2016-05-16

Jaro-Winkler in PL/pgSQL

We needed to do a fuzzy text match in PostgreSQL, but the fuzzy search algorithms that are available in the extensions that come in the Debian Postgres packages are pretty crude. Jaro-Winkler distance is available in the extension pg_similarity, but that requires doing make; make install, which makes installation cumbersome our development and production environments. An alternative is installing postgresql-plpython and using the Jaro-Winkler distance from the jellyfish library, but that reqires installing the package and enabling the pg_plpythonu extension on all databases.

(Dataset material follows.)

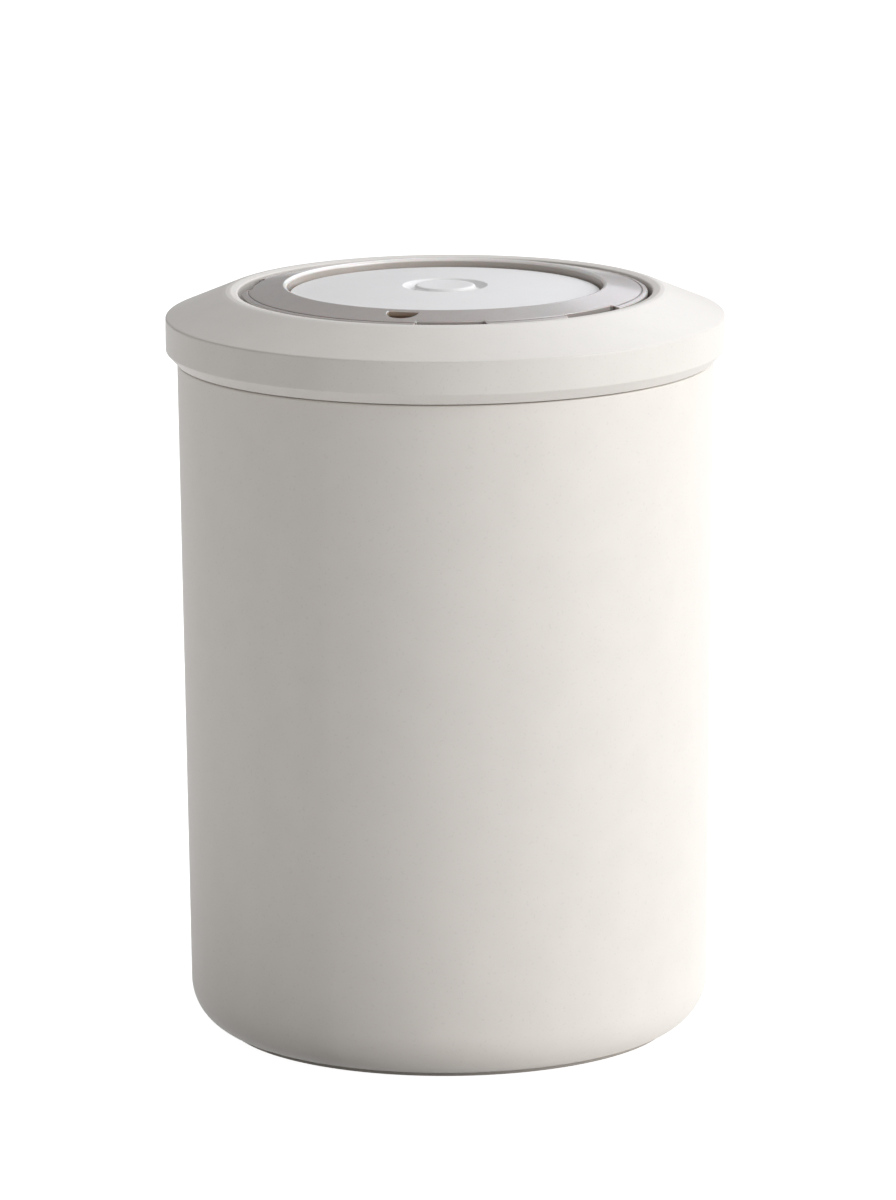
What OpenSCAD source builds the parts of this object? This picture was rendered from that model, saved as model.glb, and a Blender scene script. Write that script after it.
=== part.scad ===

So I took some time and ported the algorithm to PL/pgSQL, which does not require any extensions:
-- Ported from jellyfish/_jellyfish.py

CREATE OR REPLACE FUNCTION jaro_winkler(ying TEXT, yang TEXT)
    RETURNS float8 AS $$
DECLARE
    ying_len integer := LENGTH(ying);
    yang_len integer := LENGTH(yang);
    min_len integer := GREATEST(ying_len, yang_len);
    search_range integer;
    ying_flags bool[];
    yang_flags bool[];
    common_chars float8 := 0;
    ying_ch TEXT;
    hi integer;
    low integer;
    trans_count integer := 0;
    weight float8;
    i integer;
    j integer;
    jj integer;
    k integer;
BEGIN

    IF ying_len = 0 OR yang_len = 0 THEN
        RETURN 0;
    END IF;

    search_range := (GREATEST(ying_len, yang_len) / 2) - 1;
    IF search_range < 0 THEN
        search_range := 0;
    END IF;
    FOR i IN 1 .. ying_len LOOP
        ying_flags[i] := false;
    END LOOP;
    FOR i IN 1 .. yang_len LOOP
        yang_flags[i] := false;
    END LOOP;

    -- looking only within search range, count & flag matched pairs
    FOR i in 1 .. ying_len LOOP
        ying_ch := SUBSTRING(ying FROM i for 1);
        IF i > search_range THEN
            low := i - search_range;
        ELSE
            low := 1;
        END IF;
        IF i + search_range <= yang_len THEN
            hi := i + search_range;
        ELSE
            hi := yang_len;
        END IF;
        <<inner>>
        FOR j IN low .. hi LOOP
            IF NOT yang_flags[j] AND
                 SUBSTRING(yang FROM j FOR 1) = ying_ch THEN
               ying_flags[i] := true;
               yang_flags[j] := true;
               common_chars := common_chars + 1;
               EXIT inner;
            END IF;
        END LOOP inner;
    END LOOP;
    -- short circuit if no characters match
    IF common_chars = 0 THEN
        RETURN 0;
    END IF;

    -- count transpositions
    k := 1;
    FOR i IN 1 .. ying_len LOOP
        IF ying_flags[i] THEN
            <<inner2>>
            FOR j IN k .. yang_len LOOP
                jj := j;
                IF yang_flags[j] THEN
                    k := j + 1;
                    EXIT inner2;
                END IF;
            END LOOP;
            IF SUBSTRING(ying FROM i FOR 1) <>
                    SUBSTRING(yang FROM jj FOR 1) THEN
                trans_count := trans_count + 1;
            END IF;
        END IF;
    END LOOP;
    trans_count := trans_count / 2;

    -- adjust for similarities in nonmatched characters
    weight := ((common_chars/ying_len + common_chars/yang_len +
               (common_chars-trans_count) / common_chars)) / 3;

    -- winkler modification: continue to boost if strings are similar
    IF weight > 0.7 AND ying_len > 3 AND yang_len > 3 THEN
       -- adjust for up to first 4 chars in common
       j := LEAST(min_len, 4);
       i := 1;
       WHILE i - 1 < j AND
             SUBSTRING(ying FROM i FOR 1) = SUBSTRING(yang FROM i FOR 1) LOOP
           i := i + 1;
       END LOOP;
       weight := weight + (i - 1) * 0.1 * (1.0 - weight);
    END IF;

    RETURN weight;

END;
$$
LANGUAGE plpgsql;

3 comments:

Dakota said...

If you try with the strings 'Amazon' and 'amaozn', it gives 0.755555555555556, while it should return 0.961111111111111.

Unknown said...

I checked this against the default select UTL_MATCH.jaro_winkler('amaozn','Amazon') from dual; that Oracle 12C comes with and it returns 0.75555555555555

Vaudun D'Noir said...

Late to the party (as usual) but both are correct.

Comparing 'amaozn' and 'amazon' returns 0.961111111111111.
Comparing 'amaozn' and 'Amazon' returns 0.755555555555556.